## STATED EXERCISE
Make an exact copy of the lines below.

## DATASET SECTION
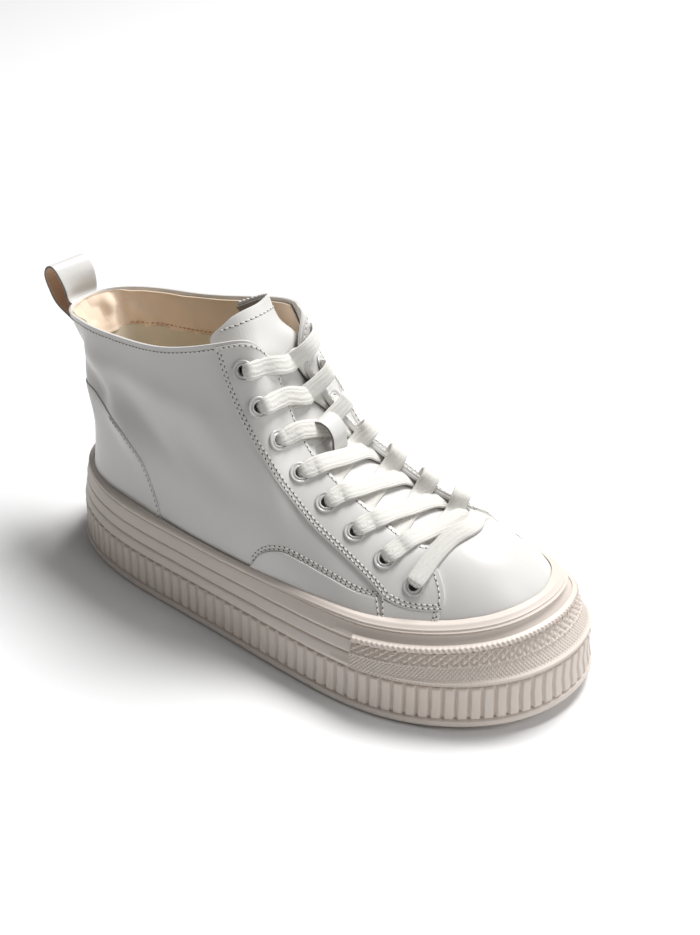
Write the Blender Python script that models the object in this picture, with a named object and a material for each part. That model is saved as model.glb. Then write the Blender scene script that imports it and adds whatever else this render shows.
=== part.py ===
"""Lace-up leather ankle boot on a ribbed rubber platform, right foot, EU size 38.

Frame: metres, toe towards +X, medial side +Y, lateral side -Y, +Z up, floor at z = 0.
The origin lies on the flat of the tread at mid-length of the sole.
Working values below are in millimetres; mesh_object() turns them to metres.
"""
import bpy
import bmesh
import numpy as np
from math import cos, pi, radians, sin

MM = 0.001
GAP = 0.3                    # play between pieces that touch

# ---------------------------------------------------------------- sole, driving sizes
RIB_COUNT = 114
RIB_DEPTH = 1.7
LIP_TOP = 4.0                # top of the smooth lip under the ribs
CUP_FLOOR = 34.0             # where the upper and the footbed stand
TOE_SPRING = 6.0             # lift of the toe tip
SPRING_START = 55.0
TOE_END = 143.5
ARCH_RISE = 1.4
ARCH_FROM, ARCH_TO = -66.0, -16.0
ARCH_RAMP = 14.0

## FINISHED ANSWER
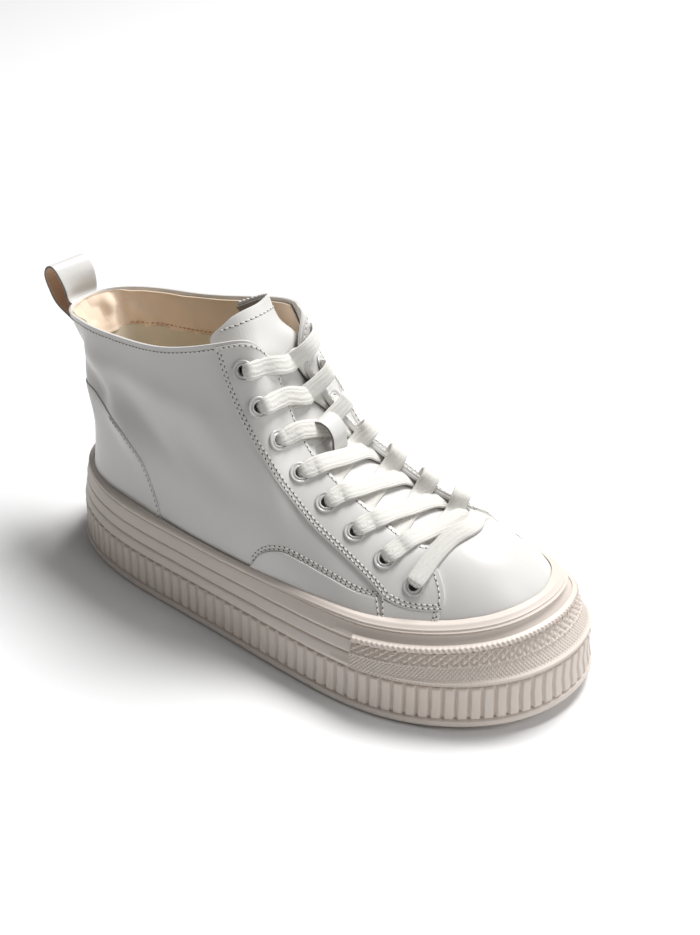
Write the Blender Python script that models the object in this picture, with a named object and a material for each part. That model is saved as model.glb. Then write the Blender scene script that imports it and adds whatever else this render shows.
=== part.py ===
"""Lace-up leather ankle boot on a ribbed rubber platform, right foot, EU size 38.

Frame: metres, toe towards +X, medial side +Y, lateral side -Y, +Z up, floor at z = 0.
The origin lies on the flat of the tread at mid-length of the sole.
Working values below are in millimetres; mesh_object() turns them to metres.
"""
import bpy
import bmesh
import numpy as np
from math import cos, pi, radians, sin

MM = 0.001
GAP = 0.3                    # play between pieces that touch

# ---------------------------------------------------------------- sole, driving sizes
RIB_COUNT = 114
RIB_DEPTH = 1.7
LIP_TOP = 4.0                # top of the smooth lip under the ribs
CUP_FLOOR = 34.0             # where the upper and the footbed stand
TOE_SPRING = 6.0             # lift of the toe tip
SPRING_START = 55.0
TOE_END = 143.5
ARCH_RISE = 1.4
ARCH_FROM, ARCH_TO = -66.0, -16.0
ARCH_RAMP = 14.0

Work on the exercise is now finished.